12.1.10

Flotar y los pequeños placeres



Entramos quitándonos el equipo anti-frío, poniendo cada elemento en un bolsillo, empujándolo, apretándolo todo, hasta aparentar sin ninguna duda que el dichoso bolsillo, siempre tan pequeño y tan inútil, albergaba todo lo que habíamos podido robar a nuestro paso.

Dos personajes de metro ochenta, con gorras, extranjeros, paseandose sinuosos por los pasillos, cogiendo y soltando artículos innecesarios y futiles (a la vez que convincentes y tremendamente tentativos), hablando alegremente sobre esto y lo otro, bromeando, a carcajada limpia.

Nos separamos, ellos se dividen, nos vigilan, nos temen. Con un juego de PS3 en una mano y unos auriculares en la otra, al final me auto-recrimino que no tengo remedio, que tengo que ahorrar, que me tengo que mudar y que no necesito nada de lo que tengo en las manos. Gano yo. Lo suelto todo y cambio de sección, atravieso las pantallas de mac, tan blancas, tan brillantes, tan caras. Uno de ellos, fingiendo realizar una prueba en vivo de una aspiradora intenta atraparme, yo utilizo un hechizo de evasión y aparezco en donde los altavoces y las televisiones. Nada de lo que preocuparse, todo está bajo control.

La misión estaba perfectamente planeada, los cabos atados y todo lo necesario a nuestra disposición. Todo perfectamente seleccionado, el día, la hora, como tantas otras veces, estábamos muy cerca. De repente, un alarido, desgarrador, aterrador, por los altavoces del edificio un señor trabajador japonés recita una orden sin respirar. No invita a comprar, te obliga a comprar, te amenaza, su boca está demasiado cerca del micrófono y su voz se distorsiona, se satura y nos persigue. "Es ahora o nunca" pienso.

Diviso mis objetivos, alineados como si estuvieran esperando el autobús con Mei en esa escena de "Mi vecino Totoro". Reunimos el equipo y nos encaminamos con decisión hacia ellos, él elige su presa, yo dudo durante unos instantes y me decido por el blanco. Me quito los zapatos, estiro, respiro hondo, la ceremonia está a punto de empezar.

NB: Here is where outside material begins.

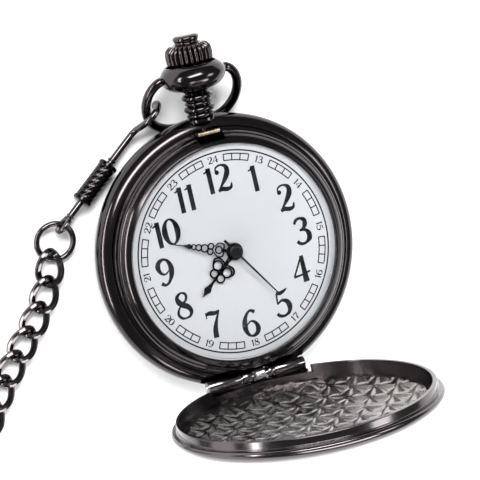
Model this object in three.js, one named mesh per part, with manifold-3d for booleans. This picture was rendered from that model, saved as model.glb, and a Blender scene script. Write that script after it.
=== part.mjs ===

Con suavidad, me abandono sobre el blanco, dejo que me devore y que me engulla. Le doy la orden y empieza el baile. Me agarra de los brazos y la espalda empieza a crujir, el cuello, las piernas se estiran, y yo toco el cielo varias veces. En frente de mi y mientras navego entre pequeños dolores que se convierten en pequeños placeres, una pareja queda atrapada en una máquina diábolica de temblor artificial. Esa especie de reproducción de terremoto individual hace vibrar a la ingenue señorita que intenta hablar entre risas mientras su chico en trance no para de subir la intensidad del aparato. La chica se apea y la veo levitar, "um... curioso" pienso, "a lo mejor también debería probarlo". Pero no puedo, el blanco me posee.

Soy un esclavo, un adicto, me he dado cuenta y lo reconozco. Es gratis, la gente nos ve pero nosotros nos reimos y cerramos los ojos y producimos ruidos y quejidos y gemidos. Termina el viaje, reclinamos, nos frotamos los ojos, toso un par de veces mientras me pongo los zapatos. Algunos comentan, hacen bromas, no las entiendo pero seguro que son divertidas... ¿ne? Nos encaminamos hacia la salida, él compra unos auriculares, ahora lo recuerdo, veníamos a comprar, unos auriculares, pero yo, yo..., no, yo solo pensaba en flotar y en esos pequeños placeres. Salimos de la superficie para volver al frío, a esa realidad que me contrae la espalda y me tensa los músculos y el proceso comienza otra vez. Ahora solo es cuestión de esperar que olviden nuestras caras, una semana y todo volvererá a empezar.

Que dios bendiga a los sillones de masaje de muchos miles de yenes que se dejan probar por la gente. No es la primera vez y no será la última. Siempre hay algo barato y reconfortante que hacer en la vieja FujiGaoka.